In all the embodiments which have just been described, the resistance connecting the source of the transistors to the following line consists of the deposited first conductive layer which is, for example, of ITO. This layer can exhibit a value greater than 10 k .OMEGA. per square, and for example 20 k .OMEGA. per square. The strip can have a length equal to 10 times its width, which corresponds to 10 squares, or a total resistance of 200 k .OMEGA..

FIG. 10, part a, represents a lower plate according to the last variants illustrated (only a portion of the picture points are represented for simplification). The odd lines are connected to contacts 31, 33, 35, etc. located on the left of the display zone and the even lines to contacts 32, 34, 36, etc. located on the right of this zone. Contacts 40 located at the top and 50 located at the bottom of the display zone are used for the carry of the connections of the columns. These are illustrated in part b of FIG. 10. They consist, like the blocks, of a transparent conductor, for example of ITO with 100.OMEGA. per square.

The invention which has just been described can be combined with another arrangement which is the object of another patent application in the name of the same inventor, and filed on the same date as this application, and which specifies connecting the lines together by suitable resistances. In this way, if a line is cut, the isolated part of the line is not floating but brought to a potential equal to the half-sum of the potentials of the adjacent lines to which it is connected.

In conclusion, it must be emphasized that the position of the display elements is not necessarily the same from one line to the next. These elements can be shifted by a half-step, as illustrated in FIG. 11. The elements can then correspond to the display of three primary colors, red (R), green (V) and blue (B). Of course, the columns must match this staggered arrangement and exhibit appropriate set-backs of a half period, as shown in dashes in FIG. 11.

Claims

1. Active matrix display screen comprising a first plate on which are deposited conductive blocks (Pij), control transistors (Tij) having a drain (D), a gate (G) and a source (S) and addressing conductive lines (Li) able to be connected to a line control circuit (CCL), the gates (G) of said transistors (Tij) being connected to said addressing lines (Li) and the drains (D) to said blocks (Pij), a second plate comprising addressing conductive columns (Cj) covering said blocks (Pij) of the first plate, and a liquid crystal inserted between said first and second plates, said screen being characterized by the fact that the source (S) of said transistor (Tij) whose gate (G) is connected to said addressing line (Li) of position i is connected to the adjacent addressing line (Li+1) of position i+1 by a resistance (Rij).

2. Display screen according to claim 1, wherein said resistance (Rij) has a value much greater than the output impedance of said line control circuits (CCL) and much less than the resistance of said transistors (Tij) when said transistors are conductive

3. Display screen according to claim 1, wherein said resistance which connects said source of a transistor to said addressing line consists of a strip (Bij) of conductive material deposited on said first plate and extending along said block.

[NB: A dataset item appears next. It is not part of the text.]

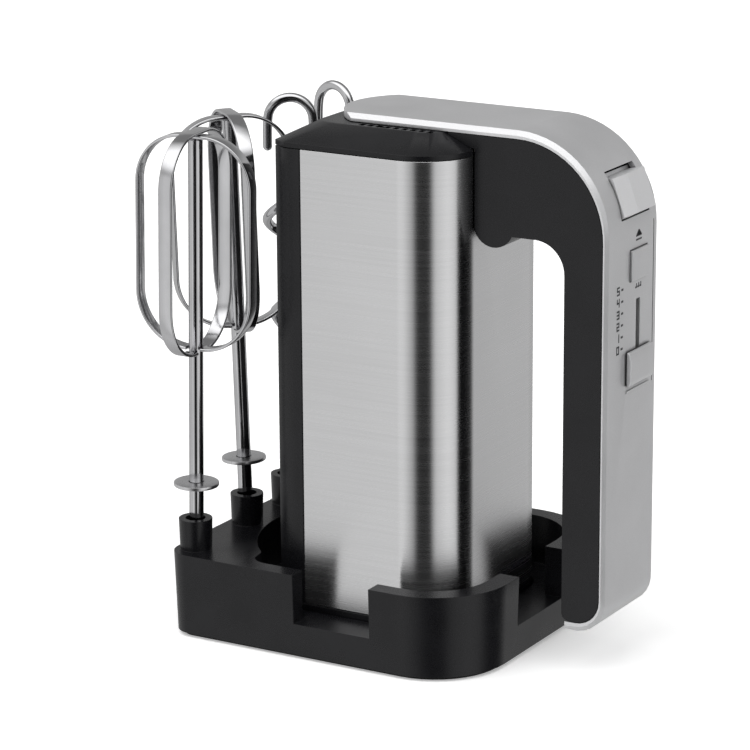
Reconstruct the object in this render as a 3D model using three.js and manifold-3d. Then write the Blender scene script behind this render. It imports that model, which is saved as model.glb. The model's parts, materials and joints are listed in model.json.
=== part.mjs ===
// Hand mixer on its storage stand, with two wire beaters and two dough hooks.
// Millimetres, +Z up. The origin is the centre of the stand's footprint, on the surface it stands on.
// +X runs from the beaters towards the handle, +Y to the back. The mixer stands nose up in the stand.
import * as THREE from 'three';
import { mergeVertices } from 'three/addons/utils/BufferGeometryUtils.js';
import Module from 'manifold-3d';

const wasm = await Module();
wasm.setup();

// ---------- driving dimensions ----------
const GAP = 0.3; // clearance between neighbouring pieces
const FAR = 300; // reach of a cutting tool past the whole object

const STAND = {
  left: -70.3, right: 70.4, half: 62.3, leftRadius: 9, rightRadius: 32,
  pad: 1.5, shelf: 15, top: 36, draft: 1.1,
};
const WELL = { arcX: 6, arcRadius: 61, half: 55.5, right: 62.5, radius: 25, cornerRadius: 9 };
const NOTCH = { frontFrom: -9.6, frontTo: 26, rightHalf: 20 };
const POST = {
  x: -63.3, y: [-51.9, -12.2, 20.2, 53], radius: 7, draft: 0.9, top: 49.1, bore: 4.2, socketFloor: 24,
};

const BODY = { left: -28.4, right: 52, half: 45.2, radius: 22.7, steelFrom: -14.7 };
const FACET = { run: 6.5, drop: 3.7, runLoss: 0.74, dropLoss: 0.42 }; // the losses are per mm of inset
const SLEEVE = { bottom: 17.9, top: 207.9, wall: 1.2 };
const CHASSIS_WALL = 2.4;
const NOSE = { lip: 210.2, top: 216.4, left: -18, right: 40, half: 29.5, radius: 9, wall: 2.4 };
const HEEL = { bottom: 7.3, chamfer: 6, inset: 5, wall: 2.4 };
const POCKET_FLOOR = 7;

const HANDLE = {
  half: 23.2, inner: 92.2, outer: 109, top: 216.7, bottom: 21.9, underside: 177.2,
  outerRadius: 38, innerRadius: 13, footRadius: 10.5, lobeX: 60.8, lobeZ: 181, lobeRadius: 9, wall: 2.4,
  saddle: 40.4,
};
const COVER = { topRise: 3, sideRise: 1.5, footRise: 3.9, bevel: 2.2, endX: -16.5, endRadius: 28 };

const MOTOR = {
  x: 12, shaft: 3, shaftZ: [42, 192], core: 17, coreZ: [82, 108], slots: 10,
  commutator: 9, commutatorZ: [58, 72], fan: 22, fanZ: [118, 129], blades: 9,
  worm: 4, wormZ: [159, 185], threads: 5, stackZ: [80, 110], windowX: 20.7, coilY: 10,
  bearing: 8, rearBearingZ: [45, 53], frontBearingZ: [149.4, 156], bracketZ: [38, 42], brushZ: [61, 68],
};
const SPINDLE = { y: 19.5, z: 172, outer: 6, bore: 3.3, from: -18.6, to: 33, socketTo: 12 };
const GEAR_FRAME = {
  left: -17, right: 38, half: 36, floor: 146, top: 198, wall: 3, bossFrom: 26, boss: 8.6,
};
const WHEEL = { from: 7.5, to: 16.5, hub: 13, tip: 14.2, teeth: 14 };
const EJECTOR = { from: -22.3, to: -20.3, half: 29, low: 164, high: 180, rodZ: 202, rodEnd: 91 };
const BEATER = {
  shaft: 3, loop: 26.3, ribbon: 6, thickness: 1.3, shaftFoot: 25.5, loopFoot: 121.5, loopTop: 211,
  topCorner: 21, footCorner: 23, collarZ: 63.3, collarRadius: 9.4, collar: 1.6, key: 3.5,
};
const HOOK = {
  wire: 2, radius: 9.5, pitch: 41.5, shaftTop: 108, helixTop: 183, archZ: 204.4, tip: 191,
  arch: 9.5,
};
const CONTROL_Y = 5.3; // centre line of the speed slot and the buttons
const KNOB = { width: 21.4, low: 117.4, high: 131.4, rise: 2.6, travel: 24 };
const TURBO = { width: 15, low: 159.5, high: 172, rise: 1.2 };
const FIELD = { groove: 18.4, rib: 10, low: 114.4, high: 181 };
const INLET_FOOT = 20.6; // set back inside the handle's foot
const PASSAGE = { half: 15, low: 183, high: 204 };
const EJECT = { y: 3, width: 24, length: 18, angle: 23, rise: 4.6, flank: 7, scoop: 2.2 };

// ---------- materials ----------
const finish = (color, roughness, metalness) =>
  new THREE.MeshStandardMaterial({ color, roughness, metalness });
const blackPlastic = finish(0x1c1c1f, 0.45, 0);
const steel = finish(0xb9bbbd, 0.32, 1);
const satinSilver = finish(0xa9abad, 0.38, 0.8);
const chrome = finish(0xd4d6d8, 0.12, 1);
const rubber = finish(0x151515, 0.85, 0);
const laminate = finish(0x6b6d70, 0.5, 0.8);
const copper = finish(0xb4632a, 0.4, 0.9);
const brass = finish(0xb08d46, 0.35, 0.9);
const carbon = finish(0x2a2a2a, 0.7, 0.1);
const nylon = finish(0xe4e0d2, 0.5, 0);
const board = finish(0x2c5e35, 0.6, 0);

// ---------- solids ----------
const object = new THREE.Group();

function add(name, geometry, material) {
  const mesh = new THREE.Mesh(geometry, material);
  mesh.name = name;
  object.add(mesh);
  return mesh;
}

function toSolid(geometry) {
  const bare = geometry.clone();
  bare.deleteAttribute('normal');
  bare.deleteAttribute('uv');
  const merged = mergeVertices(bare, 1e-4);
  return new wasm.Manifold(new wasm.Mesh({
    numProp: 3,
    vertProperties: new Float32Array(merged.attributes.position.array),
    triVerts: new Uint32Array(merged.index.array),
  }));
}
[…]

4. Display screen according to claim 1, wherein said blocks (Pij) and said transistors (Tij) are placed symmetrically two by two, two symmetrical transistors (Ti,j-l, Ti,j) having a common source, a single conductive strip (Bi,j-l,j) connecting said common source to the adjacent addressing line (Li+1) and extending between two symmetrical blocks.

5. Display screen according to claim 4, wherein said transistors associated with said symmetrical blocks are placed between said two blocks, in the median part of said two blocks, the gates of said transistors being connected to said addressing line (Li) of position i by a first conductive strip (Gij) extending between said two blocks and the common source of said transistors being connected to the adjacent addressing line (Li+1) of position i+1 by a second strip (Bij) extending between said two blocks.

6. Process for making a display screen according to claim 1, wherein, to make the first plate, the following operations are performed:

depositing on an insulating substrate (10) a transparent conductive layer (12),

a first photoengraving of said conductive layer defining conductive blocks (Pij) provided with projections and conductive strips (Bij) running along each block and each projection,

depositing of a stack formed by a layer of hydrogenated amorphous silicon, a layer (18) of insulating material and a metal layer (20),

a second photoengraving applied to said stack to form lines overlapping one of the ends of said conductive strips and said projections, transistors being constituted in these overlapping zones,

depositing of a metal layer and a third photoengraving applied to said metal layer to allow to subsist other conductive bridges (Ki,j) making a connection between the other end of the conductive strips (Bi,j) and the adjacent addressing lines (Li+l).

7. Process for making a display screen according to claim 1, wherein, to make the first plate the following operations are performed:

depositing on an insulating substrate (10) a transparent conductive layer (12) and a layer of a first metal (13),

a first photoengraving defining blocks (Pi,j), addressing lines (Li) and conductive strips (Bij) running along each block, these strips being connected at a first end to one of said adjacent addressing lines (Li+1),

depositing of a stack formed by a layer (16) of hydrogenated amorphous silicon, an insulating material (18) and a second metal (20), the layer (16) of hydrogenated amorphous silicon and the layer (18) of insulating material stopping at the end of a line before the layer of the second metal, so that the latter comes in contact with the layer of the first metal,

a second photoengraving applied to said stack allowing said stack to subsist on the lines and in the form of connecting strips (Gij) starting from a line (Li) and overlapping the second end of the conductive strip (Bij) and the projections of the blocks, said second photoengraving freeing the transparent conductive layer from the blocks and from the median part of the strips (Bij), each line thus comprising a transparent conductive layer and two superposed metal layers and in contact with one another at the end of a line.